Higher- and Lower-Priority Tasks
Let’s look at another dynamic runtime error that would be all but impossible to detect through code inspection. It’s a fundamental property of an RTOS that higher-priority tasks execute before lower-priority tasks. Low-priority tasks are suspended when a high-priority task knocks on the door and asks for the CPU. Yet, under certain circumstances, the reverse can happen: A high-priority task is forced to wait for a lower-priority task. This problem is known as priority inversion (Fig. 4).
Semaphores are sometimes used to synchronize access to a shared resource. When a task enters a critical section to access globally shared resources, it tries to “take” the semaphore. If the semaphore is already taken, meaning another task is executing the critical section, the RTOS kernel will suspend the task until the other task releases the semaphore.
This relatively common pattern creates a potential problem where a low-priority task holding the semaphore can be preempted by an unrelated medium-priority task. Then all tasks waiting for the semaphore are delayed, even higher-priority tasks. Consequently, a high-priority task must wait for a lower-priority task—in other words, priority inversion.
One high-profile case where a priority inversion caused problems occurred on a NASA spacecraft (Fig. 5). During the Pathfinder mission to Mars in 1997, NASA engineers had overlooked a priority-inversion problem: More than occasionally, a long-running task could block a high-priority task from executing, which then caused a watchdog timer to expire. This resulted in a total system reset during the mission—though the NASA engineers managed to solve the issue in a few days. They were able to reproduce the circumstances on Earth, on a copy of the system, while tracing the system execution and eventually located the problem.
Priority Inheritance
An RTOS feature known as priority inheritance can be used to avoid priority inversions. Inheritance temporarily raises the scheduling priority of the task holding the resource to the same level as the waiting task, which avoids preemptions by middle-priority tasks. This is often provided by mutex objects, which are similar to semaphores but specifically intended for mutual exclusion.
When a high-priority task attempts to take a mutex, it’s still blocked until the holding task releases it. But during this time, the holding low-priority task inherits the priority of the waiting high-priority task. This means a middle-priority task can’t preempt the running task until after it has finished the critical section and released the mutex.
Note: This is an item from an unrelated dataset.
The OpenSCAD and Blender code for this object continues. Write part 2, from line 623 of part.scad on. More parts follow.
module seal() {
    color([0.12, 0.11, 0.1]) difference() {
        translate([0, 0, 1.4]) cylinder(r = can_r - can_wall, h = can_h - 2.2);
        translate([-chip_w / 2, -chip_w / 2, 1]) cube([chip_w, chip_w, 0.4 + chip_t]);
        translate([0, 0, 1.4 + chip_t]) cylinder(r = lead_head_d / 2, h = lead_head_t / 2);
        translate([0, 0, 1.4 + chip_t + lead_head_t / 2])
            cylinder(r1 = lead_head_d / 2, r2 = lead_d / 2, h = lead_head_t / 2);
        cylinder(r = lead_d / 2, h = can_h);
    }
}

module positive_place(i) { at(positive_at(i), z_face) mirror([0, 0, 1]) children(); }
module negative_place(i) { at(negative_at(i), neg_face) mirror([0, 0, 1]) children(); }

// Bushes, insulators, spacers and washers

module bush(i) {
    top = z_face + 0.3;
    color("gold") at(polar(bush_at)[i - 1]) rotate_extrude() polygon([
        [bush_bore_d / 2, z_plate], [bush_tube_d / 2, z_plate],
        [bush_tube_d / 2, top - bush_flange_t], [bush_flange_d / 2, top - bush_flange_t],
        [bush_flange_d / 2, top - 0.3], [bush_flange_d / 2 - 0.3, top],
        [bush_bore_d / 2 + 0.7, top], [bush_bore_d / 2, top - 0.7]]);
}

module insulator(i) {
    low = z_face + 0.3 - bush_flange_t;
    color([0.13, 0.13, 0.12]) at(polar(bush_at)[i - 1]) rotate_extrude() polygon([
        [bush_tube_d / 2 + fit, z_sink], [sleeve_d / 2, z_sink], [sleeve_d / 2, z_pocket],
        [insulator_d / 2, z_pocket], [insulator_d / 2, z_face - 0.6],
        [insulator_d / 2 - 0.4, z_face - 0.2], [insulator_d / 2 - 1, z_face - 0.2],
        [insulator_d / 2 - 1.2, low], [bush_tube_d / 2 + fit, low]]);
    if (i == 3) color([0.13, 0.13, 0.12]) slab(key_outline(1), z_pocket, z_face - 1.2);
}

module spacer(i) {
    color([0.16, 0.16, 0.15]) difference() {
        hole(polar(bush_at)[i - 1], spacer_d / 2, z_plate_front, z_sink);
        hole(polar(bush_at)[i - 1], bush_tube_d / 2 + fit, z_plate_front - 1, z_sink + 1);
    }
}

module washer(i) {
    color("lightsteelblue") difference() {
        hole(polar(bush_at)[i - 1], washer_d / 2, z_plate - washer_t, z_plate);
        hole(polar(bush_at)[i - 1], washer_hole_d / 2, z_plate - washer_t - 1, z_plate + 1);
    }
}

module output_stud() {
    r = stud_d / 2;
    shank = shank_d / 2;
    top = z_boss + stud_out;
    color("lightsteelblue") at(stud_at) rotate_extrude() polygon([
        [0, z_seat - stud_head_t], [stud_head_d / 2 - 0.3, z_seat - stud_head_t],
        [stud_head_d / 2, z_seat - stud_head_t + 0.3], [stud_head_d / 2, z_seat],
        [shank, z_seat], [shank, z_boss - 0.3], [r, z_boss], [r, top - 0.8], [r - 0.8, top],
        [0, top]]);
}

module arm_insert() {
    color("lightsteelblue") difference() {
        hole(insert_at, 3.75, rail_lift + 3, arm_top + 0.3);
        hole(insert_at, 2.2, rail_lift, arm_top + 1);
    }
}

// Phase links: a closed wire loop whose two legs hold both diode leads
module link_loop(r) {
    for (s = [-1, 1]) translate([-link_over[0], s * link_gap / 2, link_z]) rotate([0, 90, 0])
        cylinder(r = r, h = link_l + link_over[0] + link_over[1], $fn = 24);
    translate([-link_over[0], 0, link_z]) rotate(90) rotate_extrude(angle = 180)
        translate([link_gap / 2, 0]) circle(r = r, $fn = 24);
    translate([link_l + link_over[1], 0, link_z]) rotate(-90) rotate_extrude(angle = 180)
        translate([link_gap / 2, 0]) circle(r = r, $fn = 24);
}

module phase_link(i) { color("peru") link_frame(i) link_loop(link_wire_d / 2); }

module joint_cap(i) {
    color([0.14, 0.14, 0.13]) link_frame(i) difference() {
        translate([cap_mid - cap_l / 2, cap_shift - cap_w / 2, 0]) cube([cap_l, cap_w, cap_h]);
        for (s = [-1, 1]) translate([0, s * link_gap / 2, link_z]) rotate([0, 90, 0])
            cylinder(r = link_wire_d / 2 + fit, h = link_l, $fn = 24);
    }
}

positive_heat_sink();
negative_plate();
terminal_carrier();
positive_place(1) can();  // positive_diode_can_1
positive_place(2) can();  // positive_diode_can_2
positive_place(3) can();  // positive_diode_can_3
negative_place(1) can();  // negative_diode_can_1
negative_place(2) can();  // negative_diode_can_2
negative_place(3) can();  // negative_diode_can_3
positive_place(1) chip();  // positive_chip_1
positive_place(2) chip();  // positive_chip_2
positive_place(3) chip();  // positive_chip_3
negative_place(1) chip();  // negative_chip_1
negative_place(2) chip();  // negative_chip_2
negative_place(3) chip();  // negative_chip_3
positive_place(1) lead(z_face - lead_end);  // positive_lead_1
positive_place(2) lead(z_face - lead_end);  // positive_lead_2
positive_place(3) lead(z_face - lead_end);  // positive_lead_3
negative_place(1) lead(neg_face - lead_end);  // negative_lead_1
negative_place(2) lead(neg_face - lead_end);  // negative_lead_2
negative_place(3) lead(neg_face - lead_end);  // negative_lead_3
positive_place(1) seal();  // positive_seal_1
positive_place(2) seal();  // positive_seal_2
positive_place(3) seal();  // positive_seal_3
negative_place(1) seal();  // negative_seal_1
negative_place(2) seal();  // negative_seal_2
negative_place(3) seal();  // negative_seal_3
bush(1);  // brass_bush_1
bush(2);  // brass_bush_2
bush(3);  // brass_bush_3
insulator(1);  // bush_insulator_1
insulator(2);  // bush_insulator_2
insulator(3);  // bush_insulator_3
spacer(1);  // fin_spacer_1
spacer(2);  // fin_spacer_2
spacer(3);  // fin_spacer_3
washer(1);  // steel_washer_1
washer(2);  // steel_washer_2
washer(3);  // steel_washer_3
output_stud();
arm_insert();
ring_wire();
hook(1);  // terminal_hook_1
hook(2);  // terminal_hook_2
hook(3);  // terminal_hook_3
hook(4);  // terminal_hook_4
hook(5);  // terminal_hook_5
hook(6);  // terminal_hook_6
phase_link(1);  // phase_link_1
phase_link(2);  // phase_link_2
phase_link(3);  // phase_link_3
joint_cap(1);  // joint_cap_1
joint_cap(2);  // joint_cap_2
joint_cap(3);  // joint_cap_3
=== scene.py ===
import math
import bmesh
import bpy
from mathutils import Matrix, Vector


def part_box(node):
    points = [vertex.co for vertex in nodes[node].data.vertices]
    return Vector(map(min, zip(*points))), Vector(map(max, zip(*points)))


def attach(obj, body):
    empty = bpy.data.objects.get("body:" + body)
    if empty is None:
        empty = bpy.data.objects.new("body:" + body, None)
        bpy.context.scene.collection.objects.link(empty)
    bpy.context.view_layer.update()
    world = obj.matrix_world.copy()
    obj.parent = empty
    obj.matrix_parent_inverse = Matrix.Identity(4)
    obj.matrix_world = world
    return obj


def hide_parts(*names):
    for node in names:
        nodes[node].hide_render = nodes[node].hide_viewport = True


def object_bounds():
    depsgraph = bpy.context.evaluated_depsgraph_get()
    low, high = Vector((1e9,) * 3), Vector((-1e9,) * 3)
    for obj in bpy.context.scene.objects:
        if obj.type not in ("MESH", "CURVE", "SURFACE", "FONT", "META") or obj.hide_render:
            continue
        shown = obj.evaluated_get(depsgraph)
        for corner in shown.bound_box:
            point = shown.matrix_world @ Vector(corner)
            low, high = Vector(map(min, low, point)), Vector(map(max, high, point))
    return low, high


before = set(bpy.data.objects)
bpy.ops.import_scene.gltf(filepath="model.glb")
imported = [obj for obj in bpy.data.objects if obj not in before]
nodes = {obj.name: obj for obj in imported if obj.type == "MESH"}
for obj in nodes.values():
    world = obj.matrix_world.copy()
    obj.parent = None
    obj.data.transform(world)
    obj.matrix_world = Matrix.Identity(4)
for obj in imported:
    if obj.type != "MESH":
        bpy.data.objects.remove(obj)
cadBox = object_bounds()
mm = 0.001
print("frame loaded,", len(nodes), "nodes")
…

The priority changes can be seen clearly in Figure 6. Without priority inheritance, the middle fragment of the low-priority task wouldn’t have executed (and released the resource) until after the middle-priority task had completed.
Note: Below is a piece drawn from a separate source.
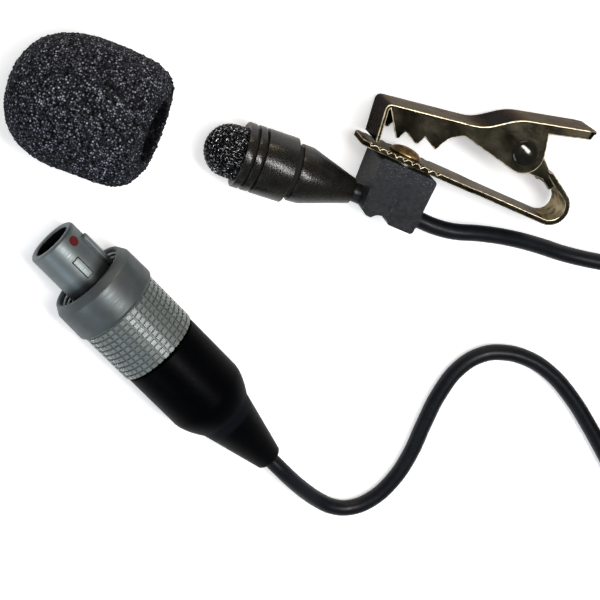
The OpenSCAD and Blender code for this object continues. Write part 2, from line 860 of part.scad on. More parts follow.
// Split ring in front of the nut's lip
module retaining_ring() {
    ring_r = thread_r - 0.15;
    x = lip_x - face_gap - ring_t;
    color("#8b8f8d")
        on_plug()
        difference() {
            bar(ring_r, x, x + ring_t, core_r + press_gap);
            translate([x - 1, -0.6, 0]) cube([ring_t + 2, 1.2, nut_r]);
        }
}

module back_shell() {
    color("#8f9592")
        on_plug()
        bar(core_r, flange_x + flange_t, back_end_x, core_bore);
}

// Split collet that grips the jacket inside the boot
module cord_collet() {
    x = back_end_x + 0.1;
    color("#b5a36c")
        on_plug()
        difference() {
            turned([[cord_r + press_gap, x], [core_bore, x], [core_bore - 0.6, x + collet_len],
                [cord_r + press_gap, x + collet_len]]);
            translate([x - 1, -0.2, 0]) cube([collet_len + 2, 0.4, core_r]);
        }
}

module plug_cord_end() {
    jacket_x = back_end_x - 2;
    color("#15161a") on_plug() bar(cord_r, jacket_x, tail_end_x);
    color("#b9a25c")
        on_plug()
        contact_places() bar(0.3, flange_x + 1.2, jacket_x - eps);
}

module boot() {
    front_r = boot_r;
    round_off = curve([boot_r, shoulder_x - 0.3], [boot_r - 0.1, shoulder_x + 1.1],
        [tail_d / 2, tail_x], 6);
    color("#1c1e22")
        on_plug()
        difference() {
            turned(concat([[0, boot_x], [front_r - 0.3, boot_x], [front_r, boot_x + 0.3]],
                round_off, [[tail_end_d / 2, tail_end_x - 0.3], [tail_end_d / 2 - 0.3, tail_end_x],
                [0, tail_end_x]]));
            bar(core_r + press_gap, boot_x - eps, back_end_x);
            bar(core_bore + press_gap, back_end_x - eps, back_end_x + collet_len + 0.2);
            bar(cord_r + press_gap, back_end_x, tail_end_x + eps);
        }
}

// Cord

// Where the plug's tail and the neck sleeve let the cord out, from the nose tip
sleeve_exit = let (c = cos(clip_angle), s = sin(clip_angle))
    [clip_origin[0] + sleeve_end_x * c - neck_y * s,
     clip_origin[1] + sleeve_end_x * s + neck_y * c, axis_z];
sleeve_dir = [cos(clip_angle), sin(clip_angle), 0];
plug_dir = [cos(plug_angle) * cos(plug_pitch), sin(plug_angle) * cos(plug_pitch),
    -sin(plug_pitch)];
tail_exit = [plug_mouth[0], plug_mouth[1], mouth_z] + tail_end_x * plug_dir;

// Coil: in on the first layer, out on the second, in and out again, then down its outside.
// The spiral goes on for a quarter turn past each reversal and comes back, as it climbs.
coil_total = coil_loops - drop_turns;
coil_turns = (coil_total - 1.5) / 4;
coil_leg = coil_turns + 0.5;
function zigzag(t) =
    let (leg = floor((t + 0.25) / coil_leg), s = t + 0.25 - leg * coil_leg)
    leg % 2 == 0 ? s - 0.25 : coil_leg - s - 0.25;
function climb(t) =
    let (leg = floor(t / coil_leg), s = (t - leg * coil_leg - coil_turns) / 0.5)
    leg + max(0, min(1, s));
function ease(s) = let (c = max(0, min(1, s))) c * c * (3 - 2 * c);
function coil_point(t) =
    let (drop = max(0, t - coil_total) / drop_turns,
        inside = min(t, coil_total),
        r = coil_outer - coil_pitch * zigzag(inside) + drop_out * ease(2.4 * drop),
        top = cord_r + layer_pitch * climb(inside),
        z = top + (cord_r - top) * ease((drop - 0.18) / 0.82),
        a = coil_start - 360 * t)
    [coil_middle[0] + r * cos(a), coil_middle[1] + r * sin(a), drop > 0 ? z : top];
coil_count = coil_loops * coil_steps;
coil_turn_points = [for (i = [0:coil_count]) coil_point(i / coil_steps)];
coil_in = unit(coil_point(0.01) - coil_point(0));
coil_out = unit(coil_point(coil_loops) - coil_point(coil_loops - 0.01));
coil_path = concat([coil_turn_points[0] - cord_d * coil_in], coil_turn_points,
    [coil_turn_points[coil_count] + cord_d * coil_out]);

mic_path = concat([sleeve_exit, sleeve_exit + cord_d * sleeve_dir], mic_route,
    [coil_path[0] - cord_d * coil_in, coil_path[0]]);
plug_path = concat([tail_exit, tail_exit + cord_d * plug_dir], plug_route,
    [coil_path[len(coil_path) - 1] + cord_d * coil_out, coil_path[len(coil_path) - 1]]);

// Least gap between turns, on points half a turn or more apart along the cord
function path_length(path) =
    let (steps = [for (i = [1:len(path) - 1]) norm(path[i] - path[i - 1])])
    steps * [for (s = steps) 1];
coil_gap = min([for (i = [0:coil_count], j = [i + 12:1:min(coil_count, i + 60)])
    norm(coil_turn_points[i] - coil_turn_points[j])]) - cord_d;
coil_gap_far = min([for (i = [0:2:coil_count], j = [i + 60:1:coil_count])
    norm(coil_turn_points[i] - coil_turn_points[j])]) - cord_d;
echo(coil_gap = min(coil_gap, coil_gap_far));
echo(mic_run = path_length(mic_path), coil = path_length(coil_path),
    plug_run = path_length(plug_path));
echo(cord_length = path_length(mic_path) + path_length(coil_path) + path_length(plug_path));

module cord_mic_run() {
    color("#17181c") on_table() tube(mic_path, cord_r, run_sides);
}

module cord_coil() {
    color("#17181c") on_table() tube(coil_path, cord_r, coil_sides);
}

module cord_plug_run() {
    color("#17181c") on_table() tube(plug_path, cord_r, run_sides);
}

mesh_dome();
grille_collar();
head_body();
rear_cone();
capsule();
capsule_gasket();
head_board();
mic_cord_end();
neck_sleeve();
holder_block();
rivet_washer();
clip_rivet();
lower_jaw();
upper_jaw();
pivot_pin();
torsion_spring();
windscreen();
plug_shell();
key_dot();
plug_insert();
contact_pins();
coupling_nut();
retaining_ring();
back_shell();
cord_collet();
plug_cord_end();
boot();
cord_mic_run();
cord_coil();
cord_plug_run();
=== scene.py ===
"""Dresses the lavalier microphone's frame: its looks, cord, stage and camera."""

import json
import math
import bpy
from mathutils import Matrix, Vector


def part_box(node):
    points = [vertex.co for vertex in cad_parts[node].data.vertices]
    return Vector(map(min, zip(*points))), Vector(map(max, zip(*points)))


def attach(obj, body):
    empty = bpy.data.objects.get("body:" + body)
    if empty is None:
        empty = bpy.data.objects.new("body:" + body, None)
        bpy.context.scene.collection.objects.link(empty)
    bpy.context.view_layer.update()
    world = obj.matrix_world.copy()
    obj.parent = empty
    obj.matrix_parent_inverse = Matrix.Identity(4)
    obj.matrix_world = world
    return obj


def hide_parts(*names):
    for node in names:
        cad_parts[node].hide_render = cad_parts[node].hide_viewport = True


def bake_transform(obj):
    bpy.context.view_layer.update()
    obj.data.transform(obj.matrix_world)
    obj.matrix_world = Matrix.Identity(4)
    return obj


bl_info = {
    "name": "Lavalier Microphone",
    "version": (1, 0, 0),
    "blender": (4, 5, 0),
    "location": "3D View > Sidebar > Lavalier",
    "description": "Dresses a lavalier microphone with its clip, foam, cord and locking plug",
    "category": "Object",
}

import bmesh
import bpy
from bpy.props import FloatProperty, FloatVectorProperty, PointerProperty
from mathutils import Matrix, Vector, noise

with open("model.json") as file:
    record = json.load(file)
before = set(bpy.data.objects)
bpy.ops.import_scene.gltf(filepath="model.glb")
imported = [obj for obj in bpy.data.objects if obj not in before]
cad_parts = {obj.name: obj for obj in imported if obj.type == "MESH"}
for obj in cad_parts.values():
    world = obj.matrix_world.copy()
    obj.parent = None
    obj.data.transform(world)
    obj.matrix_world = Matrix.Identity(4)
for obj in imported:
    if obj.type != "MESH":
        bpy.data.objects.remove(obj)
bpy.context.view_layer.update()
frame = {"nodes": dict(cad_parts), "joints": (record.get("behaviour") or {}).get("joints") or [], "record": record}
JOINTS = {joint["name"]: joint for joint in frame["joints"]}
MM = 0.001

# ---------------------------------------------------------------- places


def place_along(origin, along, up):
    """A matrix whose X runs along one direction and whose Z is as near up as it can be."""
    x = Vector(along).normalized()
    y = Vector(up).cross(x).normalized()
    z = x.cross(y)
    turn = Matrix((x, y, z)).transposed().to_4x4()
    return Matrix.Translation(origin) @ turn


UP = Vector((0, 0, 1))
MOUNTS = {mount["name"]: mount for mount in frame["record"]["mounts"]}

# The head's X runs from its nose to its cone, which ends at this many mm
CONE_END = 18.05
DOME_LOW, DOME_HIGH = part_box("mesh_dome")
NOSE = Vector((DOME_LOW.x, *((DOME_LOW + DOME_HIGH) / 2).yz))
HEAD = Matrix.Translation(NOSE)

# The clip's X runs along its plate, its Y away from the block, from the rivet
RIVET = Vector(JOINTS["holder_swivel"]["pos_m"])
RIVET_AXIS = Vector(JOINTS["holder_swivel"]["axis"]).normalized()
CLIP = place_along(RIVET, RIVET_AXIS.cross(UP), UP)
PIVOT = CLIP.inverted() @ Vector(JOINTS["jaw_open"]["pos_m"])

# The plug's X runs from its mouth to its tail, where the boot ends at this many mm
BOOT_END = 38.1
NUT_JOINT_TO_MOUTH = 8.2 * MM
PLUG_AXIS = Vector(JOINTS["nut_spin"]["axis"]).normalized()
PLUG_MOUTH = Vector(JOINTS["nut_spin"]["pos_m"]) - NUT_JOINT_TO_MOUTH * PLUG_AXIS
PLUG = place_along(PLUG_MOUTH, PLUG_AXIS, UP)


def turned_to(angle):
    """A turn about the plug's X, in degrees, as the part's source counts it."""
    return Matrix.Rotation(math.radians(-angle), 4, "X")


def shifted(x, y, z):
    """A move by that many millimetres."""
    return Matrix.Translation(Vector((x, y, z)) * MM)


def held(part):
    """A number held between 0 and 1."""
    return max(0.0, min(1.0, part))


def eased(part):
    """A smooth step from 0 to 1."""
    part = held(part)
    return part * part * (3 - 2 * part)


# ---------------------------------------------------------------- settings


def length(name, description, default):
    """A property that holds a length in metres."""
    return FloatProperty(
        name=name, description=description, default=default, unit="LENGTH", precision=5
    )


def colour(name, description, default):
    """A property that holds a colour."""
    return FloatVectorProperty(
        name=name, description=description, default=default, subtype="COLOR", size=3, min=0, max=1
    )


def share(name, description, default):
    """A property from 0 to 1."""
    return FloatProperty(
        name=name, description=description, default=default, subtype="FACTOR", min=0, max=1
    )


class HeadSettings(bpy.types.PropertyGroup):
    """Sizes and finish of the microphone's head."""

    wire_pitch: length("Wire pitch", "Distance between the dome's wires", 0.50 * MM)
    wire_width: length("Wire width", "Thickness of the dome's wires", 0.23 * MM)
    edge_round: length("Edge rounding", "Rounding of the turned edges", 0.07 * MM)
    metal: colour("Metal", "Satin black of the turned metal", (0.0075, 0.008, 0.009))
    roughness: share("Roughness", "Roughness of the turned metal", 0.34)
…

To avoid such problems, many real-time operating systems provide mutex objects where priority inheritance is enabled by default. In the Pathfinder case, the priority inheritance was an option when creating the mutex and the NASA engineers had decided to switch it off to make the mutex operations a bit faster. Apparently, this wasn’t a great idea.
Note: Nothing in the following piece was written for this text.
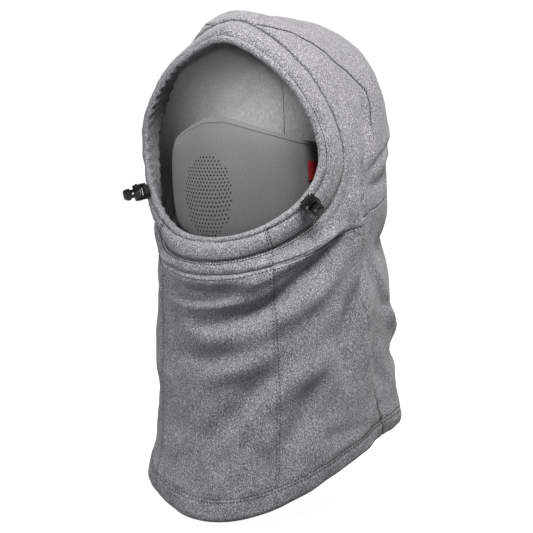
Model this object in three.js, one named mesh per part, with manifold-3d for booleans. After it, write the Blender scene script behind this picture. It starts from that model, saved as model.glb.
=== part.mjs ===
// Hooded balaclava with a hinged face mask, a drawcord tunnel round the face and two cord locks.
// Units are millimetres. +Z is up, +X is the wearer's left and the face looks along -Y.
// The origin is the middle of the wearer's head, level with the cheekbones.

import * as THREE from 'three';
import { mergeVertices } from 'three/addons/utils/BufferGeometryUtils.js';
import Module from 'manifold-3d';

const wasm = await Module();
wasm.setup();

// ---------------------------------------------------------------- driving dimensions

const shellThickness = 2.4;        // brushed-back knit
const liningDepth = 3.0;           // from the outer face of the shell to the lining
const liningThickness = 1.4;
const seamGap = 0.8;               // room left along a sewn seam between two panels
const hemTurnUp = 2.2;             // extra thickness where the hem is folded inside
const hemStart = 4.83;             // where the turned-up hem begins, along the sleeve
const chinSeam = 35;               // the two front seams, degrees round the sleeve from the chin
const lockAngle = 61.5;            // where the cord locks sit on the lip, degrees
const cordRadius = 1.0;
const degree = Math.PI / 180;

// The garment is one bent sleeve. Rings run from the lip of the face opening (0) past the seam
// of the drawcord tunnel (1) and the neckline seam (3) to the hem (5). Each ring is an oval
// through a front, a side and a back point, given as [y, z] in the plane of symmetry.
// upper and lower are the oval's roundness above and below its widest place; 2 is an ellipse.
const rings = [
  { at: 0.0, front: [-95, -30], side: [-52, 34], back: [-78, 133], halfWidth: 86, upper: 1.8, lower: 2.0 },
  { at: 1.0, front: [-100, -50], side: [-25, 26], back: [-55, 148], halfWidth: 92, upper: 1.78, lower: 2.05 },
  { at: 1.4, front: [-101, -52.5], side: [-16, 24], back: [-15, 153], halfWidth: 93.5, upper: 2.1, lower: 2.1 },
  { at: 1.8, front: [-101, -54.5], side: [-8, 20], back: [36, 149], halfWidth: 94.5, upper: 2.2, lower: 2.1 },
  { at: 2.2, front: [-101, -56.8], side: [-2, 12], back: [88, 127], halfWidth: 95.5, upper: 2.3, lower: 2.1 },
  { at: 2.6, front: [-100.5, -59], side: [2, -2], back: [119, 77], halfWidth: 95.5, upper: 2.3, lower: 2.1 },
  { at: 3.0, front: [-100, -61], side: [6, -20], back: [122, 4], halfWidth: 94.5, upper: 2.3, lower: 2.1 },
  { at: 3.5, front: [-92, -108], side: [11, -73], back: [125, -56], halfWidth: 94, upper: 2.2, lower: 2.15 },
  { at: 4.0, front: [-89, -163], side: [17, -127], back: [132, -112], halfWidth: 96, upper: 2.2, lower: 2.2 },
  { at: 4.5, front: [-90, -218], side: [20, -174], back: [138, -163], halfWidth: 97, upper: 2.2, lower: 2.2 },
  { at: 5.0, front: [-97, -270], side: [22, -217], back: [143, -212], halfWidth: 99, upper: 2.2, lower: 2.15 },
];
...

So, using mutexes with priority inheritance to protect critical sections of code, rather than semaphores, can be useful to avoid priority-inversion problems. They may, however, still occur when other shared resources (e.g., message queues) are blocking the execution.
Trace tools such as Tracealyzer provide detailed analysis of a system in operation. Thus, developers can see how tasks are running and how they’re interacting, helping them to identify elusive runtime issues such as priority inversions and thereby enhancing system reliability.